§ **DATASET EXCERPT**:

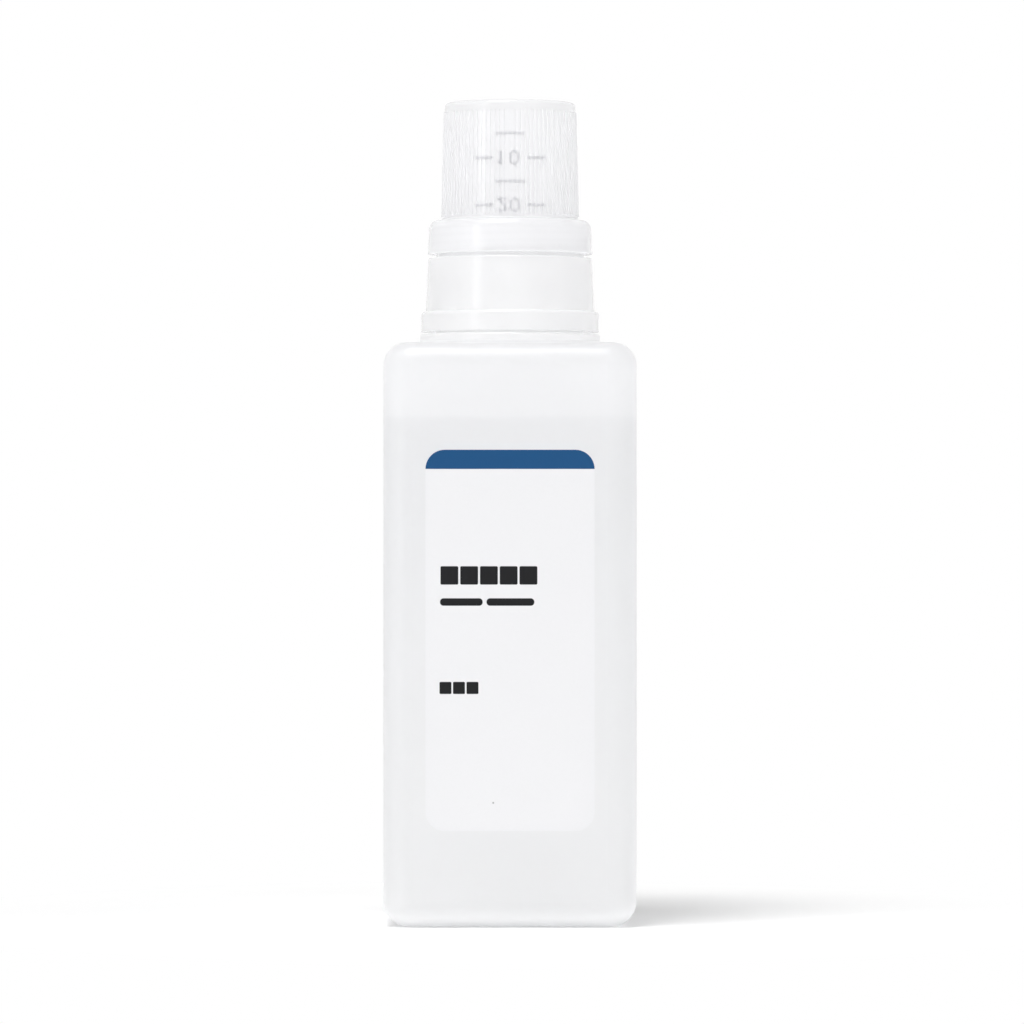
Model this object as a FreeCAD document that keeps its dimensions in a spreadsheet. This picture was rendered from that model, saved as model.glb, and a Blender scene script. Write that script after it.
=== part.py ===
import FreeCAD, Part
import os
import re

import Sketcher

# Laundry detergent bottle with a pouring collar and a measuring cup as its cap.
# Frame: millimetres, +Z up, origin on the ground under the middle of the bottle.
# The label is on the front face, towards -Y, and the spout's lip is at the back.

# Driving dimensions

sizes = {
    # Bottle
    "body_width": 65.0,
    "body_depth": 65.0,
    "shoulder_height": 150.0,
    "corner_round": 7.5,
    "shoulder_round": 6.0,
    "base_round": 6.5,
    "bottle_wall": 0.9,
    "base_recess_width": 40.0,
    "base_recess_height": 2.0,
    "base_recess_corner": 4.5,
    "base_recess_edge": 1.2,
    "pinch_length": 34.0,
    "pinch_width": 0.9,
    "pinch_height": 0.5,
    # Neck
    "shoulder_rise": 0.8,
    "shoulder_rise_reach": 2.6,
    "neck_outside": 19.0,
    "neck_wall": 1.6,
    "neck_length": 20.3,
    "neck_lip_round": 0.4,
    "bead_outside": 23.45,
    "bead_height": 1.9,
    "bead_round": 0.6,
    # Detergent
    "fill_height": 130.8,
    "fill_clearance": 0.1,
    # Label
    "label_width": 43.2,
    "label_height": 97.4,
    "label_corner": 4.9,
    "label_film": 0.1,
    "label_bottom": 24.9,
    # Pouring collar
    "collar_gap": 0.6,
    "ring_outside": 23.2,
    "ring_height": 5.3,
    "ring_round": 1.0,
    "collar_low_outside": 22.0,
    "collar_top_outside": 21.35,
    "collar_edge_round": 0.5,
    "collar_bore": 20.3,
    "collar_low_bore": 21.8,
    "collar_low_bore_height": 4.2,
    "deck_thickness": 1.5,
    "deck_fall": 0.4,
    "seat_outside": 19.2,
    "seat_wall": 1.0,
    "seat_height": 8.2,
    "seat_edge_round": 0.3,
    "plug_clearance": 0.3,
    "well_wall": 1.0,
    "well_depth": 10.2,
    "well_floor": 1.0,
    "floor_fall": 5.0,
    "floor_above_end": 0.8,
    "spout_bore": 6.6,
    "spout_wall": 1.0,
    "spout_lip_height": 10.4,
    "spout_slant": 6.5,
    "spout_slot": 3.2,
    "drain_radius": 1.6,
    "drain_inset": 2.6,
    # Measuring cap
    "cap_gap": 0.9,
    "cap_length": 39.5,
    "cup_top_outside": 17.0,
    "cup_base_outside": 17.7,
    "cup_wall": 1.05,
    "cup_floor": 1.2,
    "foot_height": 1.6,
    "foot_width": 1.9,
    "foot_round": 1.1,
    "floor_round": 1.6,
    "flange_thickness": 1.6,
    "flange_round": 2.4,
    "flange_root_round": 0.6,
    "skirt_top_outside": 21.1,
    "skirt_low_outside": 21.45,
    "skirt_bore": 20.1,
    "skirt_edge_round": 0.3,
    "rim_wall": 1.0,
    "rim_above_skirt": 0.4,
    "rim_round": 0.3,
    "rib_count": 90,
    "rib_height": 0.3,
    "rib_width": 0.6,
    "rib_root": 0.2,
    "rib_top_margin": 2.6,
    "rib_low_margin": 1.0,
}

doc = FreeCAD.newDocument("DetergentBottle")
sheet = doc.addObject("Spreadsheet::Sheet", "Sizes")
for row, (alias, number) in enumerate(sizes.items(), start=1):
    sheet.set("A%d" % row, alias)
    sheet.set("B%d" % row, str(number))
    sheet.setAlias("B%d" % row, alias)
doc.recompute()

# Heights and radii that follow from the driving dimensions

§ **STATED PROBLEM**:
Begin with the first line of the data above and, please, print each line exactly until you have printed the line containing "import Sketcher"; print nothing else.

§ **TASK RESPONSE**:
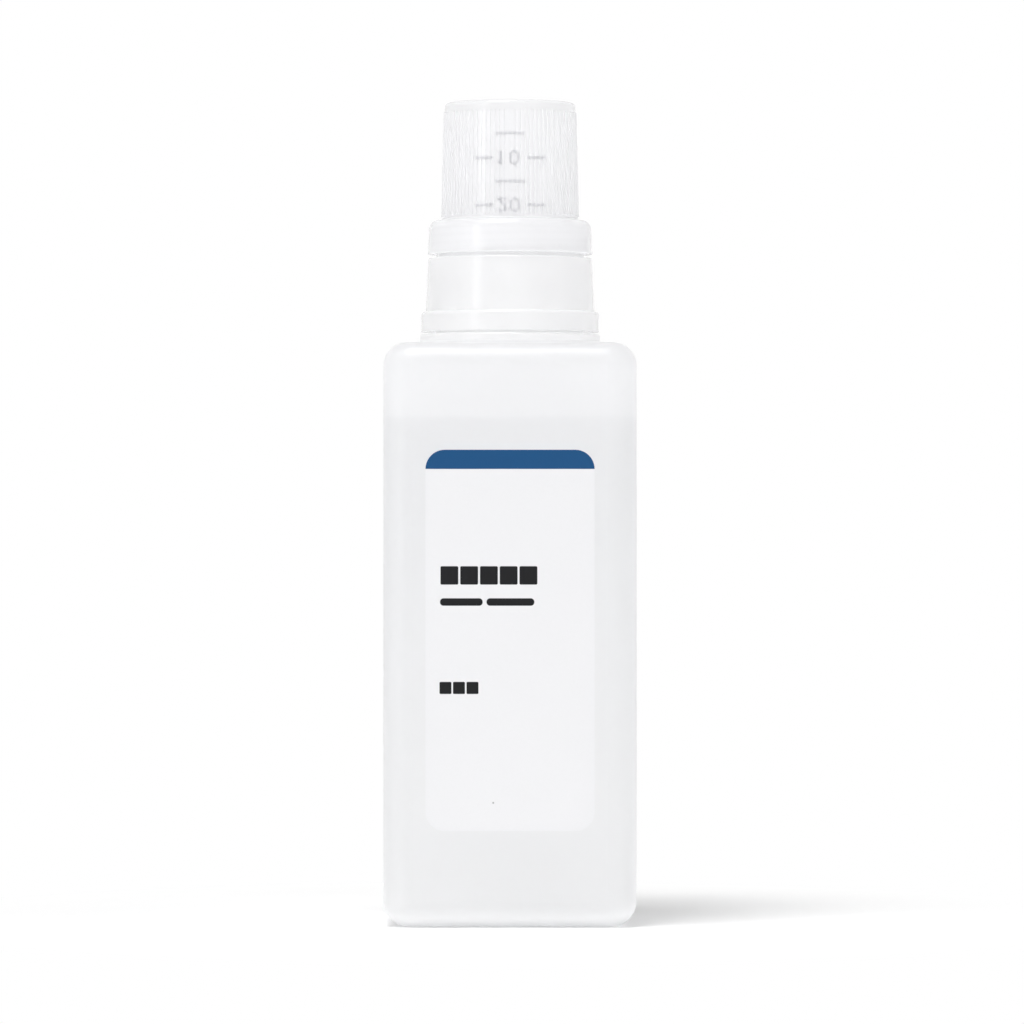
Model this object as a FreeCAD document that keeps its dimensions in a spreadsheet. This picture was rendered from that model, saved as model.glb, and a Blender scene script. Write that script after it.
=== part.py ===
import FreeCAD, Part
import os
import re

import Sketcher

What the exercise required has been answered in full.